What to do ▸ Using the data beneath this instruction, retype only the lines from the one that contains "build_frame()" down to the one that contains "BOTH_WAYS = (-1, 1)", both included, exactly as they appear.
________________________
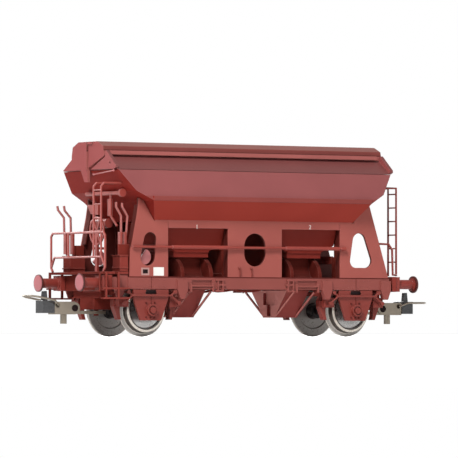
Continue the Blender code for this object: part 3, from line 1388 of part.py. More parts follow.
def build_roof_gear():
    """Cross shaft under the roof end, with its crank plate, tank and upright cylinder"""
    shaft = (-SHAFT_X, 0, SHAFT_Z)
    shapes = [
        disc(shaft, "Y", -SHAFT_NEAR_Y, SHAFT_FAR_Y, SHAFT_RADIUS, SMALL_STEPS),
        disc(shaft, "Y", -SHAFT_NEAR_Y - THIN, -SHAFT_NEAR_Y + THIN, SHAFT_DISC_RADIUS),
        prism(CRANK_OUTLINE, "X", -TANK_X - FINE, -TANK_X + FINE),
        disc((-TANK_X, 0, TANK_Z), "Y", -TANK_NEAR_Y, TANK_FAR_Y, TANK_RADIUS),
        disc((-BOTTLE_X, -BOTTLE_Y, 0), "Z", BOTTLE_FOOT, BOTTLE_TOP, BOTTLE_RADIUS, SMALL_STEPS),
        rod([(-SHAFT_X, -BOTTLE_Y, SHAFT_Z), (-BOTTLE_X, -BOTTLE_Y, BOTTLE_TOP - FINE)], LADDER_RADIUS),
        rod([(-BOTTLE_X, -BOTTLE_Y, BOTTLE_FOOT + FINE), (-BOTTLE_X, -BOTTLE_ROD_Y, BOTTLE_ROD_Z)],
            LADDER_RADIUS),
        rod([(-SHAFT_X, CRANK_Y, SHAFT_Z), (-TANK_X, CRANK_Y, CRANK_OUTLINE[1][1] - FINE),
             (-TANK_X, CRANK_Y, TANK_Z)], LADDER_RADIUS),
    ]
    for y in SHAFT_BRACKET_PLACES:
        shapes.append(block(
            (-SHAFT_X, -end_x(SHAFT_Z + FINE) - SEAM), (y - FINE, y + FINE), (SHAFT_Z - FINE, SHAFT_Z + FINE),
        ))
    piece("roof_gear", "brown", shapes)


def main():
    clear_scene()
    build_hopper()
    build_flare()
    build_roof()
    build_side_walls()
    build_pockets()
    build_frame()
    build_funnels()
    build_axle_guards()
    build_wheelsets()
    build_brake_gear()
    build_buffers()
    build_couplers()
    build_platform()
    build_end_ladder()
    build_operating_gear()


main()
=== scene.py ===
"""Looks of the swing-roof hopper wagon model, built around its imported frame. Metres."""

import json
import math

import bpy
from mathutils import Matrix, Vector


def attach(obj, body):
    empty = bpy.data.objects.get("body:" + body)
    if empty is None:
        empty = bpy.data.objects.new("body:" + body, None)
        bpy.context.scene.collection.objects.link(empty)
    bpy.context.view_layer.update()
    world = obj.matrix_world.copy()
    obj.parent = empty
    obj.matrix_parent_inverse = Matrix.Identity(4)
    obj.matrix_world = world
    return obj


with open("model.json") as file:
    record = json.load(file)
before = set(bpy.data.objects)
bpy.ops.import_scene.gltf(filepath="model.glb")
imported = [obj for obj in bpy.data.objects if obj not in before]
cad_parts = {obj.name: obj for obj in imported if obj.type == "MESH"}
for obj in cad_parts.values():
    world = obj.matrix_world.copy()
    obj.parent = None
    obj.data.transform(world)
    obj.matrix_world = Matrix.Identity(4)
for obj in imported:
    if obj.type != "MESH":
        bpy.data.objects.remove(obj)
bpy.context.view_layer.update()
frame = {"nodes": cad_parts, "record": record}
bpy.ops.object.select_all(action="DESELECT")

# Camera, from the vanishing of the wagon's long edges in the photo
VIEW_TURN = math.radians(32.3)
VIEW_PITCH = math.radians(1.218)
VIEW_DISTANCE = 1.22
VIEW_HEIGHT = 0.0010
VIEW_SIDE_STEP = 0.00014
SENSOR = 36.0
LENS_PIXELS = 4879.4
PHOTO_PIXELS = 458
VIEW_REACH = 100.0

MM = 0.001
AXLE_X = 30.1 * MM
AXLE_Z = 6.5 * MM
WALL_Y = 12.3 * MM
SOLE_TOP = 14.6 * MM
GUARD_Y = 12.2 * MM
ENDS = (("left", -1), ("right", 1))
SIDES = (("near", -1), ("far", 1))
BOTH_WAYS = (-1, 1)

# Lamps: name, place, width, power
LAMPS = (
    ("key", (-0.72, -0.62, 0.82), 0.40, 18.8),
    ("front", (0.30, -1.20, 0.30), 0.5, 2.8),
    ("back", (-0.10, 1.00, 0.80), 0.5, 15.0),
    ("right", (1.30, 0.25, 0.28), 0.5, 8.0),
)
LAMP_AIM = (0, 0, 0.025)
WORLD_LIGHT = 0.09
WORLD_GLOSS = 0.45
WHITE = (1, 1, 1, 1)

# Floor: a pale plane whose glow brings it up to the white background
FLOOR_SIZE = 6.0
FLOOR_DROP = 0.1 * MM
FLOOR_GREY = (0.85, 0.85, 0.85, 1.0)
FLOOR_ROUGHNESS = 0.9
FLOOR_GLOW = 0.72

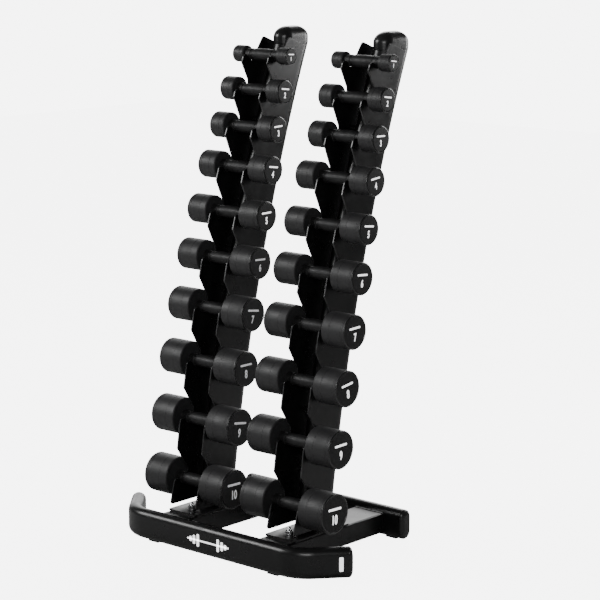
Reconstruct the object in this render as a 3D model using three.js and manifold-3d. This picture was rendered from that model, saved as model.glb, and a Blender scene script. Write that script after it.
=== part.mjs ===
// Loaded two-column dumbbell rack: an oval-tube base, two curved oval masts, and four
// saw-tooth cradle plates that hold ten graded dumbbells in each column.
// Millimetres, +X right seen from the front, -Y towards the user, +Z up.
import * as THREE from 'three';
import { mergeVertices } from 'three/addons/utils/BufferGeometryUtils.js';
import Module from 'manifold-3d';

const wasm = await Module();
wasm.setup();

// ---------- driving dimensions ----------
const CLEAR = 0.3;                 // gap kept between pieces that touch
const PAD_LIFT = 3;                // floor to the underside of the base tubes
const TUBE_H = 82;                 // flat-oval base tube, height
const TUBE_T = 40;                 // flat-oval base tube, thickness
const TUBE_WALL = 3;
const FRONT_TUBE_Y = -81.6;        // centre line of the front tube's straight middle
const REAR_TUBE_Y = 375.3;
const REAR_TUBE_LENGTH = 554;
const FRONT_STRAIGHT = 248;        // half length of the front tube's straight middle
const BEND_RADIUS = 96;
const BEND_ANGLE = THREE.MathUtils.degToRad(50);
const BEND_TAIL = 87;              // straight stretch after each bend
const CAP_DEPTH = 12;              // how far a domed end cap stands out of its tube
const CAP_RIM = 1.5;
const CAP_CREST = [44, 16];        // height and thickness of the flat middle of the dome
const PLUG_DEPTH = 14;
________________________
Task result ▸
    build_frame()
    build_funnels()
    build_axle_guards()
    build_wheelsets()
    build_brake_gear()
    build_buffers()
    build_couplers()
    build_platform()
    build_end_ladder()
    build_operating_gear()


main()
=== scene.py ===
"""Looks of the swing-roof hopper wagon model, built around its imported frame. Metres."""

import json
import math

import bpy
from mathutils import Matrix, Vector


def attach(obj, body):
    empty = bpy.data.objects.get("body:" + body)
    if empty is None:
        empty = bpy.data.objects.new("body:" + body, None)
        bpy.context.scene.collection.objects.link(empty)
    bpy.context.view_layer.update()
    world = obj.matrix_world.copy()
    obj.parent = empty
    obj.matrix_parent_inverse = Matrix.Identity(4)
    obj.matrix_world = world
    return obj


with open("model.json") as file:
    record = json.load(file)
before = set(bpy.data.objects)
bpy.ops.import_scene.gltf(filepath="model.glb")
imported = [obj for obj in bpy.data.objects if obj not in before]
cad_parts = {obj.name: obj for obj in imported if obj.type == "MESH"}
for obj in cad_parts.values():
    world = obj.matrix_world.copy()
    obj.parent = None
    obj.data.transform(world)
    obj.matrix_world = Matrix.Identity(4)
for obj in imported:
    if obj.type != "MESH":
        bpy.data.objects.remove(obj)
bpy.context.view_layer.update()
frame = {"nodes": cad_parts, "record": record}
bpy.ops.object.select_all(action="DESELECT")

# Camera, from the vanishing of the wagon's long edges in the photo
VIEW_TURN = math.radians(32.3)
VIEW_PITCH = math.radians(1.218)
VIEW_DISTANCE = 1.22
VIEW_HEIGHT = 0.0010
VIEW_SIDE_STEP = 0.00014
SENSOR = 36.0
LENS_PIXELS = 4879.4
PHOTO_PIXELS = 458
VIEW_REACH = 100.0

MM = 0.001
AXLE_X = 30.1 * MM
AXLE_Z = 6.5 * MM
WALL_Y = 12.3 * MM
SOLE_TOP = 14.6 * MM
GUARD_Y = 12.2 * MM
ENDS = (("left", -1), ("right", 1))
SIDES = (("near", -1), ("far", 1))
BOTH_WAYS = (-1, 1)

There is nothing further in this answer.